Matt Simmons Interviews Drew Perry, Author of Kids These Days

Matt_Simmons

Matt Simmons

MS:  Do you think this book had to take place in Florida? Is there a particular understanding of Florida in America, 2014, that makes it useful for what you’re doing here? Is Florida still a place of leisure and escape, like it was throughout the 20th century, or has it become something wild and untamed and adventurous, something we’re questing for, like it was for the conquistadors all those centuries ago?

DP:  I went back and forth on this—I nearly set it in Oak Island, North Carolina, another beach I know well—but to half-answer your question, it had to take place in a beach town. I grant you that Florida seems to occupy a certain place in the American psyche, but I also think that there’s something common at least to beach towns of the southeast, or beach towns of the southern American Atlantic—something plasticized, something that’s a little inebriated, something that’s chasing its own tail—

MS:  But why Florida, specifically?

DP:  Because my family’s vacationed in Crescent Beach for 30+ years, and I know the lay of the land.

MS:  And why beach towns?

DP:  Because they show us who we are in a kind of funhoused way, and because they carry on them several different kinds of desperation, all useful for the novelist. Plus the landscape’s good. And the sandwich shops, and the bars. There is also the notion of the ocean itself, of seeing the horizon, the curve of the earth, of feeling, standing there on the beach, that you could just hop a boat and sail away forever. That idea turned out to be pretty fertile ground. Or water.

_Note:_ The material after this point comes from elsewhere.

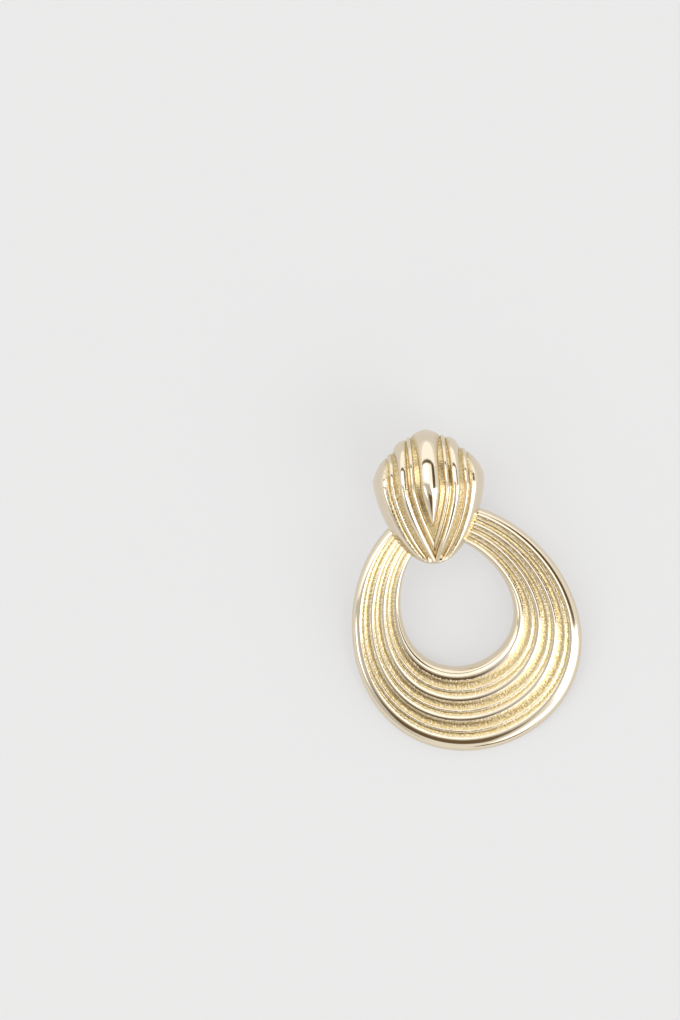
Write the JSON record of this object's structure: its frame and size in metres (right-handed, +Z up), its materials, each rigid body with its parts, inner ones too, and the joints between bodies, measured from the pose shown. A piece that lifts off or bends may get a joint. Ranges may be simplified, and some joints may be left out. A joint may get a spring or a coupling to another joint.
{
  "type": "doorknocker earring",
  "caption": "Drop earring for a pierced ear: a fluted shell stud with a ridged egg-shaped hoop hanging from a ring behind it, in polished gold-coloured metal.",
  "frame": {"origin": "on the surface it lies on, under the middle of its box", "axes": "+Z up from the surface, +Y from the bottom of the hoop towards the top of the stud, +X to the right when seen from above"},
  "size_m": [0.0352, 0.05, 0.0167],
  "materials": {
    "gold_plate": "polished plating, cast texture in the grooves",
    "gold_ring": "polished",
    "post_steel": "drawn wire, satin"
  },
  "bodies": {
    "root": {"stud": "gold_plate", "hoop": "gold_plate", "jump_ring": "gold_ring", "ear_post": "post_steel"}
  },
  "joints": []
}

MS:  There are parts of this novel that are just zany and silly and over-the-top, but it never feels “funny” in a laugh-out-loud kind of way to me. The work is very serious—not austere, not without humor, but about something serious, and presented in a serious way. Mid’s silliness and wacky schemes somehow reflect and intensify his sadness, while Walter’s reactions to them help him to overcome, or at least begin to come through, his melancholy. How would you explain the connection between the humorous and the tragic, something as old as literature itself, and what you were trying to do with that connection in this novel?

Drew Perry

Drew Perry

DP:  That’s exactly what I’m chasing—the idea that humor can deepen and complicate sadness and unease, and that tragedy has pinned always beneath it something of the absurd. We humans—we beasts who get to be conscious, or are saddled with consciousness—we must have invented humor as a way to deal with the inherent melancholy of knowing, at least in part, who we are. Plus injury is often hilarious—right up until the point where it’s not, or where point of view shifts, or where something gets a little too undone. And here’s a less academic answer: I view the world through exactly this lens, which is to say, I think the world is often deeply painful and thrillingly funny at the same time.

MS:  With all due respect to Alice, Delton seems to me to be the most emotionally mature character in the novel. This, despite her being 15, running around with a boy way too old for her, and generally trying out all the forms of “rebellious teenager” she can. Do you think Delton is aware that she’s playing a stock character—the moody, precociously-mature-but-still-a-scared-kid spunky teenage girl—and is that a part of what makes her mature? Do you find her to be more mature than the adults in the novel?

DP:  I do think she’s aware. I think she remains damaged and young, and not as wise as the performance she’s giving, but I also think she becomes the moral compass of the novel, and, like you say, the most grown-up. But yes: I think she knows she’s playing a half-faked role, and the fun of it to her is to make sure she’s winking—at her fellow characters; not at us—all the way through her time on stage. She knows the world’s broken. She knows she’s pretending to understand how.

MS:  The novel is full of unstable names, of names shifting constantly. Why? What are you trying to do there?

DP:  That arrived from a game my wife and I were playing about the name of our own first child—a lot of the stray details in my work are stolen from my own experience. But then the whole thing just took on a life of its own, became something the novel could play with—that’s how I know when the work is becoming live: when it’s no longer functioning the way I originally intended. Once I’m just trying to keep up at the desk, as opposed to doing the heavy lifting, then I know enough is happening to carry the idea of story. And, my god, the idea of naming someone else, of being the person who hands the kid her first true piece of identity—that freaked me the hell out, as it does Walter, and I just wanted to keep going back to that as something that could stand in for all the million things parents can never know.

MS:  Do you think Walter will be a good father? Are his anxieties, his melancholy, are these things that will aid or suppress his ability to be a good father?

DP:  Well, I hope so, because though I wish he wasn’t me, and in fact he’s not me, he’s got a lot of me in him. I think what he’s learning at the end of the book is this: That there isn’t any getting comfortable any more once a kid is on the way, or once they’re here. That there’s never again going to be any knowing anything for sure, except that you love her. Which one might also say about a sibling, or a marriage—Walter’s coming to grips, in this novel, with the notion that one has to find a way to build a life without ever knowing for sure which parts of it might unravel next.